Reporter: Pulina Nityakanti | Editor: Noverius Laoli
KONTAN.CO.ID - JAKARTA. PT MNC Energy Investments Tbk (IATA) akan menerbitkan obligasi, sukuk, dan/atau surat utang bernilai Rp 1,5 triliun.
Rencana Transaksi akan dilaksanakan setelah mendapatkan persetujuan pemegang saham melalui Rapat Umum Pemegang Saham Luar Biasa (RUPSLB) yang akan diselenggarakan pada tanggal 16 Juni 2023.
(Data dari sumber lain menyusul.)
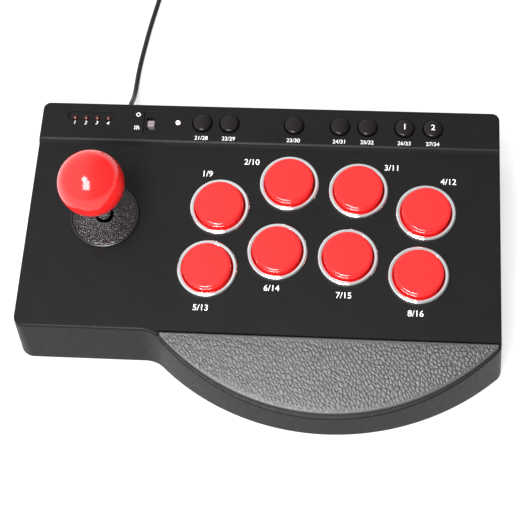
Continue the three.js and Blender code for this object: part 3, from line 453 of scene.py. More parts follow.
def settle(piece):
    """Turns what a piece's modifiers make into its mesh."""
    evaluated = piece.evaluated_get(bpy.context.evaluated_depsgraph_get())
    mesh = bpy.data.meshes.new_from_object(evaluated)
    old = piece.data
    piece.modifiers.clear()
    piece.data = mesh
    bpy.data.meshes.remove(old)
    return piece


def combine(piece, cutter, operation="DIFFERENCE"):
    """Cuts or joins a piece with another, which is used up."""
    modifier = piece.modifiers.new("combine", "BOOLEAN")
    modifier.operation = operation
    modifier.solver = "EXACT"
    modifier.object = cutter
    bpy.context.view_layer.update()
    settle(piece)
    remove(cutter)
    return piece


def joined(name, parts):
    """Several pieces as one, with their materials kept in order."""
    materials = []
    bm = bmesh.new()
    for part in parts:
        start = len(bm.faces)
        bm.from_mesh(part.data)
        bm.faces.ensure_lookup_table()
        indices = []
        for material in part.data.materials or [None]:
            if material not in materials:
                materials.append(material)
            indices.append(materials.index(material))
        for face in bm.faces[start:]:
            face.material_index = indices[min(face.material_index, len(indices) - 1)]
    mesh = bpy.data.meshes.new(name)
    bm.to_mesh(mesh)
    bm.free()
    for material in materials:
        mesh.materials.append(material)
    for part in parts:
        remove(part)
    return new_object(name, mesh)


def rounded(piece, width, choose, segments=4):
    """Rounds a piece's convex edges: choose gives the radius for two faces that meet, or nothing."""
    bm = bmesh.new()
    bm.from_mesh(piece.data)
    bmesh.ops.dissolve_degenerate(bm, edges=bm.edges, dist=1e-6)
    weights = bm.edges.layers.float.new("bevel_weight_edge")
    for edge in bm.edges:
        if len(edge.link_faces) == 2 and edge.is_convex and edge.calc_face_angle() > math.radians(18):
            edge[weights] = (choose(*edge.link_faces) or 0) / width
    bm.to_mesh(piece.data)
    bm.free()
    modifier = piece.modifiers.new("round", "BEVEL")
    modifier.limit_method = "WEIGHT"
    modifier.width = width
    modifier.segments = segments
    modifier.use_clamp_overlap = False
    return settle(piece)


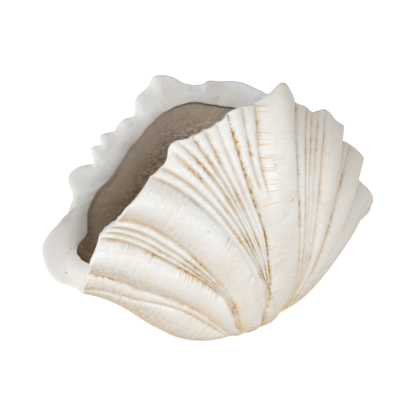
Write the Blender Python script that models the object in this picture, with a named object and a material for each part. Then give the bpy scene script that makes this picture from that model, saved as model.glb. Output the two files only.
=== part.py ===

IATA berencana menggunakannya untuk memperkuat struktur permodalan dan keuangan Perseroan, termasuk namun tidak terbatas pada cadangan peningkatan modal kerja Perseroan dan/atau anak perusahaan Perseroan, dan/atau digunakan untuk melakukan pelunasan atas utang-utang IATA dan untuk perluasan kegiatan usaha Perseroan.
Analis Investindo Nusantara Sekuritas Pandhu Dewanto mengatakan, penerbitan obligasi itu sejalan dengan target IATA untuk peningkatan produksi batubara hingga 7 juta MT dan pendapatan mencapai US$ 350 juta pada akhir tahun 2023.
Baca Juga: Perkuat Permodalan, MNC Energy Investments (IATA) Terbitkan Obligasi Rp 1,5 Triliun
“Kedua target itu tentu membutuhkan peningkatan kapasitas yang signifikan, sehingga cukup wajar jika mencari sumber dana eksternal,” ujarnya kepada Kontan, Kamis (11/5).
Selain rencana penerbitan obligasi, kata Pandhu, IATA juga berencana menerbitkan saham baru sebanyak-banyaknya 10% dari saham beredar saat ini.
Dengan demikian, pendanaan perseroan sebagian besar akan bersumber dari obligasi atau surat utang. Hal ini dapat meningkatkan risiko karena meningkatnya beban utang, sehingga manajemen juga perlu lebih berhati-hati dalam memperhitungkan cash flow.
“Bisnis di sektor batubara ini memiliki risiko yang cukup besar, karena terdapat fluktuasi harga yang signifikan,” paparnya.
Di era suku bunga tinggi, IATA perlu menawarkan obligasi dengan imbal hasil yang relatif tinggi supaya dapat menarik para investor. Hal ini merupakan cost bagi IATA yang perlu diperhitungkan dengan matang.
Baca Juga: ASII Hingga EMTK, Simak Rekomendasi Saham Emiten Holding yang Layak Koleksi
Sebab, secara historis, banyak emiten batubara lain yang sangat berambisi dalam mendongkrak kinerja, namun sayangnya tidak berjalan sesuai rencana.
“Kegagalan rencana itu terjadi karena harga batubara berangsur turun, sehingga sulit mempertahankan kinerja. Bahkan, beban utang yang timbul dari obligasi justru semakin menggerus laba,” tuturnya.
Pandhu melihat, secara prospek, emiten produsen batubara akan menemui banyak tantangan di tahun 2023 jika dibandingkan dengan tahun lalu, termasuk untuk IATA.
Hal itu dikarenakan harga batubara yang mulai terkoreksi, sehingga akan sulit untuk mempertahankan profit margin seperti tahun lalu.
“Penurunan harga jual batubara sebenarnya dapat tertolong jika perseroan mampu menggenjot produksi, sehingga secara total penjualan masih dapat bertumbuh,” ungkapnya.
Baca Juga: Kinerja Melesat, Bisnis MNC Energy Investments (IATA) Tergantung Prospek Batu Bara
Dengan outlook jangka panjang yang relatif tidak terlalu cerah untuk sektor batubara, Pandhu sementara ini tidak merekomendasi sektor saham emiten batubara untuk investasi.
Pandhu merekomendasikan Reduce untuk IATA dengan target harga Rp 70 per saham di tahun 2023. “Saham di sektor ini mungkin sifatnya cenderung untuk trading jangka pendek saja, termasuk untuk IATA,” paparnya.